Dataset extract -

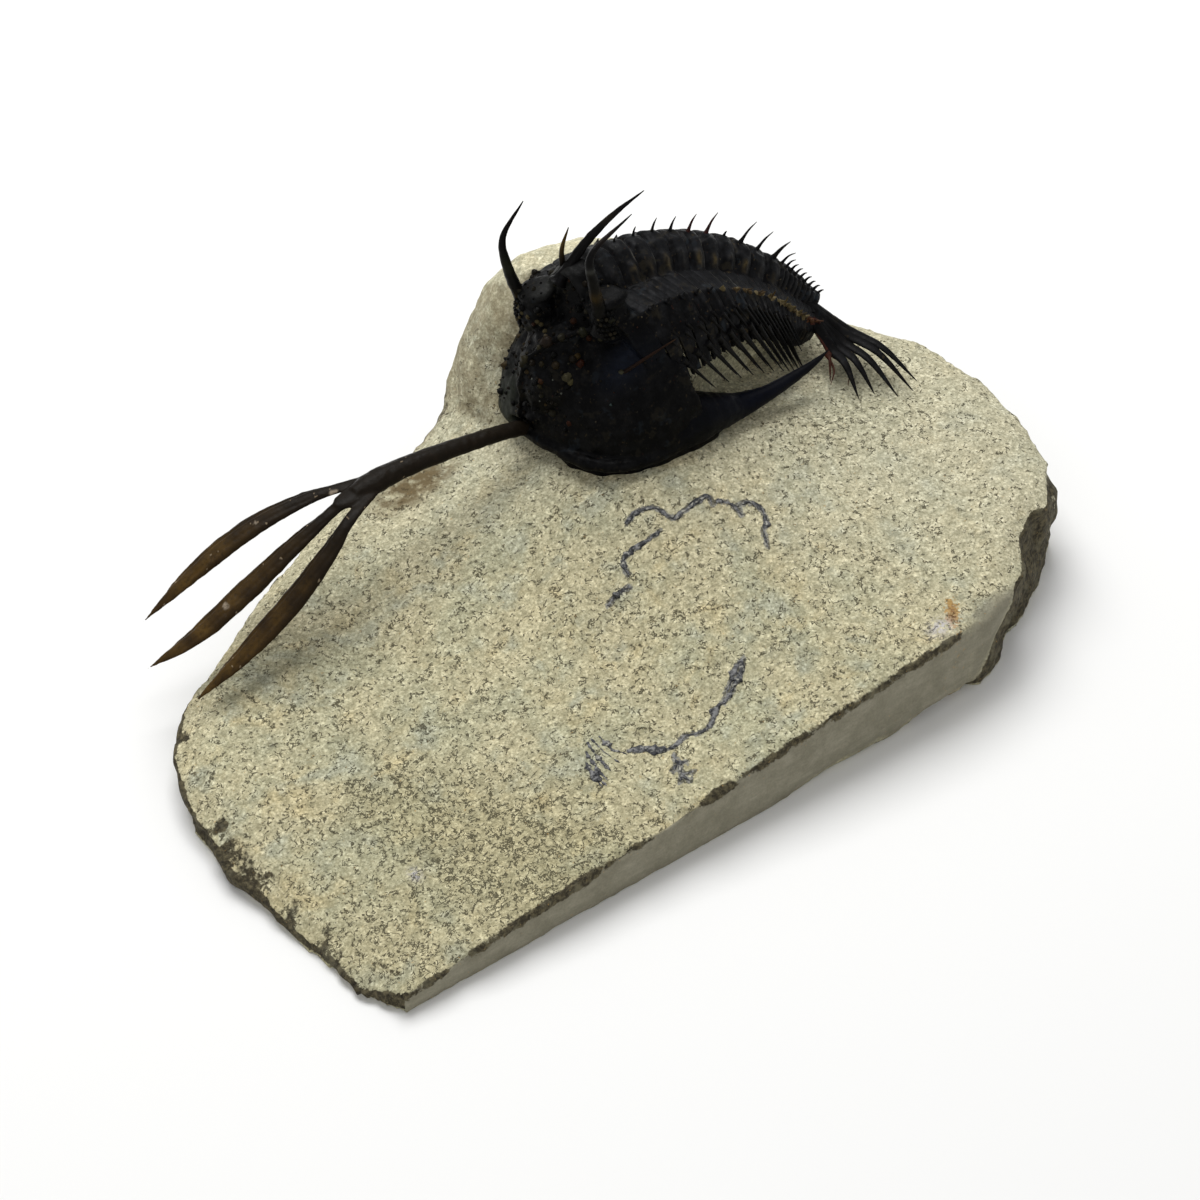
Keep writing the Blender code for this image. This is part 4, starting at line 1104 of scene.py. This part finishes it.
def crust(place, away, aside, size, tints, rng):
    """A small cluster of bent encrusted spines at the fold of a plate."""
    made = []
    for k in range(3):
        lean = (away + aside * rng.uniform(-0.7, 0.7)).normalized()
        long = size * (1.0, 0.6, 0.4)[k] * rng.uniform(0.75, 1.25)
        foot = place + aside * rng.uniform(-0.45, 0.45)
        bend = aside * rng.uniform(-0.2, 0.2) * long
        tint = rng.choice(tints)
        path = [foot - 0.2 * lean, foot + 0.5 * long * lean, foot + long * lean + bend]
        made.append(spine(path, 0.24 + 0.05 * k, plain(tint, 0.95), 8))
    for _ in range(2):
        at = place + aside * rng.uniform(-0.6, 0.6) + away * rng.uniform(-0.1, 0.2)
        lump = ball(at, (rng.uniform(0.2, 0.38),) * 3, None, 10, 7)
        paint(lump, np.tile((*rng.choice(tints), 0.9), (len(lump.data.vertices), 1)))
        made.append(lump)
    return made


def hanging(along, side, scale, place, shift, reach, size):
    """One long straight spine that hangs from the edge of a plate."""
    hang = SKIRT_DROP * max(0.0, 1 - along / SKIRT_REACH)
    _, tail, near, _ = (Vector(v) for v in crest(along))
    high = section_top(place) + 0.3 - hang * (place - ELBOW) / SKIRT_WIDTH
    base = Vector(body(along + shift, side * place, high, scale))
    down = (Vector((0, 0, -0.74)) + tail * 0.56 + side * near * 0.10).normalized()
    reach = reach * scale * (1 - 0.09 * hang)
    path = [base, base + 0.45 * reach * down + 0.1 * side * near, base + reach * down]
    return spine(path, size, plain(BLACK, 0.7), 16, 2, 0.05, 0.3)


# How ochre the knobs of each plate are
KNOB_OCHRE = (0.2, 0.9, 0.6, 1.0, 0.3, 1.2, 1.1, 0.2, 0.9, 0.3, 0.5)
# Spines that hang from a plate's edge: place, shift along the body, length and thickness
HANGING = ((11.9, 0.0, 12.4, 0.40), (11.3, -0.75, 10.2, 0.24), (12.1, 0.8, 9.0, 0.24),
           (10.9, 0.4, 8.4, 0.2))


def build_thorax(finish):
    """Eleven plates with their crest, elbow and side spines and the knobs in the axial furrows."""
    rng = random.Random(8)
    for index in range(SEGMENTS):
        start = index * SEGMENT_LENGTH
        pieces = [plate("thorax_plate", start, SEGMENT_LENGTH, body_scale, knobs=(1.15, KNOB_OCHRE[index]),
                        seed=index * 3.3)]
        mid = start + SEGMENT_LENGTH * 0.62
        scale = float(body_scale(mid))
        point, tail, near, out = (Vector(v) for v in crest(mid))
        tall = CREST_SPINES[index]
        path = [point - 0.5 * out, point + 0.5 * tall * out + 0.12 * tall * tail,
                point + 0.96 * tall * out + 0.32 * tall * tail]
        thick = 0.34 if index == 10 else 0.24
        tint = RED if index in (5, 6) else BLACK
        pieces.append(spine(path, thick, plain(tint, 0.8), 20, 3, 0.04, 1.3))
        for side in (1, -1):
            root = Vector(body(mid, side * ELBOW, section_top(ELBOW) - 0.05, scale))
            away = (side * near * 0.35 + out * 0.8 + tail * 0.4).normalized()
            if index > 4:
                pieces += crust(root, away, tail, 0.5 + 0.16 * (index - 4), GOLDS, rng)
            else:
                pieces.append(spine([root, root + 0.7 * away], 0.3, plain(BLACK, 0.9), 8))
            pieces += [hanging(mid, side, scale, *row) for row in HANGING]
        segment = join(f"thorax_plate_{index + 1:02d}", pieces)
        done(segment, "shell", finish, f"thorax_segment_{index + 1:02d}", angle=60)


FAN = [((54.5, 17.5, 20.6), (57.4, 5.6, 17.6)), ((53.8, 17.0, 20.6), (55.9, 4.7, 17.3)),
       ((52.6, 16.6, 20.4), (53.5, 5.0, 17.3)), ((51.6, 16.2, 20.3), (51.1, 7.0, 17.6)),
       ((50.6, 15.8, 20.3), (48.7, 7.5, 17.8)), ((49.9, 15.8, 20.4), (47.1, 11.5, 18.8))]
FAN_THORNS = (((50.2, 15.6, 19.6), (50.6, 12.0, 19.0), (48.6, 9.6, 18.6)),
              ((49.6, 15.4, 19.8), (48.6, 12.6, 19.4), (46.4, 10.6, 19.2)))
TAIL_RINGS = 9
TAIL_LENGTH = 8.7
TAIL_START = SEGMENTS * SEGMENT_LENGTH
TAIL_SIZES = [1.0, 0.97, 0.9, 0.78, 0.6]
TAIL_PLACES = [0.0, 1.6, 4.0, 6.4, 8.6]


def tail_scale(along):
    """Size of the cross-section along the tail."""
    return TAIL_SCALE * np.interp(along - TAIL_START, TAIL_PLACES, TAIL_SIZES)


def build_tail(finish):
    """The tail shield of fused rings, with its crest spines."""
    rng = random.Random(9)
    length = TAIL_LENGTH / TAIL_RINGS
    pieces = []
    for k, tall in enumerate(TAIL_CREST_SPINES):
        start = TAIL_START + k * length
        pieces.append(plate("tail_ring", start, length, tail_scale, -0.1, 1.1, 9, 0.5, 0.1, knobs=(0.2, 0.2),
                            seed=k * 2.0))
        mid = TAIL_START + (k + 0.6) * length
        point, tail, near, out = (Vector(v) for v in crest(mid))
        path = [point - 0.4 * out, point + 0.5 * tall * out + 0.1 * tall * tail,
                point + 0.9 * tall * out + 0.4 * tall * tail]
        pieces.append(spine(path, 0.2, plain(BLACK, 0.8), 12))
        for side in (1, -1):
            root = Vector(body(mid, side * ELBOW, section_top(ELBOW), float(tail_scale(start))))
            away = (side * near * 0.4 + out * 0.8 + tail * 0.3).normalized()
            pieces += crust(root, away, tail, 1.25 if k % 2 else 0.8, GOLDS if k < 6 else REDS, rng)
    rear = [tuple(body(TAIL_START + 8.0, w, -5.5 - 0.25 * abs(w), 0.34)) for w in (-8, -4, 0, 4, 8)]
    pieces.append(rod("tail_end", rear, lambda t: 0.9, 20, 4, 1.0, 0.1, plain(BLACK, 0.8)))
    done(join("tail_shield", pieces), "shell", finish, "pygidium", angle=60)


def build_fan(finish):
    """The flat blades and the two small thorns below the tail; the last blade is a thin red one."""
    blades = []
    inner = Vector(body(TAIL_START + 5.5, 1.2, -3.6, TAIL_SCALE))
    for root, tip in FAN:
        last = (root, tip) == FAN[-1]
        middle = Vector(root).lerp(Vector(tip), 0.5) + Vector((0.4, 0.3, 0.9))
        blades.append(rod("blade", [inner, root, middle, tip],
                          lambda t, w=0.30 if last else 0.85: 0.05 + w * (1 - t ** 2.2), 50, 5, 0.42, 0.08,
                          plain(REDS[0] if last else BLACK, 0.7)))
    for points in FAN_THORNS:
        blades.append(spine(points, 0.22, plain(REDS[0], 0.9), 16))
    done(join("tail_fan", blades), "shell", finish, "pygidium")


# Floor, light and camera

CAMERA_AZIMUTH, CAMERA_ELEVATION = math.radians(-37), math.radians(43)
CAMERA_DISTANCE, CAMERA_TARGET = 0.42, (0, 0, 0.014)
CAMERA_LENS, CAMERA_SENSOR = 100, 36
LAMP_TARGET = (0.005, 0, 0.01)
# Lamps: name, place, size and power
LAMPS = (("key", (0.10, 0.30, 0.62), 0.5, 4.6), ("fill", (-0.55, -0.5, 0.45), 0.6, 1.0))
ROOM_LIGHT = 0.42
FLOOR_WHITE = (0.86, 0.86, 0.85, 1)


def build_floor():
    """The pale floor, just below the stone."""
    bpy.ops.mesh.primitive_plane_add(size=4, location=(0, 0, -0.0001))
    floor = bpy.context.object
    floor.name = "floor"
    white = bpy.data.materials.new("floor_white")
    white.use_nodes = True
    white.node_tree.nodes["Principled BSDF"].inputs["Base Color"].default_value = FLOOR_WHITE
    white.node_tree.nodes["Principled BSDF"].inputs["Roughness"].default_value = 0.9
    floor.data.materials.append(white)


def light_room():
    """Soft white light from all round, and two large lamps."""
    world = bpy.data.worlds.new("soft_room")
    world.use_nodes = True
    background = world.node_tree.nodes["Background"]
    background.inputs[0].default_value = (1.0, 1.0, 1.0, 1)
    background.inputs[1].default_value = ROOM_LIGHT
    bpy.context.scene.world = world
    for name, at, size, power in LAMPS:
        lamp = bpy.data.lights.new(name, "AREA")
        lamp.size = size
        lamp.energy = power
        holder = linked(name, lamp)
        holder.location = at
        holder.rotation_euler = (Vector(LAMP_TARGET) - Vector(at)).to_track_quat("-Z", "Y").to_euler()


def set_camera():
    """The camera, where the photograph was taken from."""
    camera = bpy.data.cameras.new("camera")
    camera.lens = CAMERA_LENS
    camera.sensor_width = CAMERA_SENSOR
    camera.clip_start, camera.clip_end = 0.01, 10
    holder = linked("camera", camera)
    level = math.cos(CAMERA_ELEVATION)
    back = Vector((math.sin(CAMERA_AZIMUTH) * level, -math.cos(CAMERA_AZIMUTH) * level,
                   math.sin(CAMERA_ELEVATION)))
    holder.location = Vector(CAMERA_TARGET) + back * CAMERA_DISTANCE
    holder.rotation_euler = (-back).to_track_quat("-Z", "Y").to_euler()
    bpy.context.scene.camera = holder
    bpy.context.scene.view_settings.view_transform = "Standard"


build_floor()
light_room()
set_camera()
build_slivers(build_stone())
build_fork()
build_horns()
build_cheek_spine()
build_tubercles(build_head())
thorax_finish = shell("thorax_slate", (0.0025, 0.0025, 0.0028), (0.0105, 0.0108, 0.012), 0.8)
build_thorax(thorax_finish)
build_tail(thorax_finish)
build_fan(thorax_finish)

What is needed -
Copy out every line from the data above that has "scene" in it.

Completed task -
Keep writing the Blender code for this image. This is part 4, starting at line 1104 of scene.py. This part finishes it.
    bpy.context.scene.world = world
    bpy.context.scene.camera = holder
    bpy.context.scene.view_settings.view_transform = "Standard"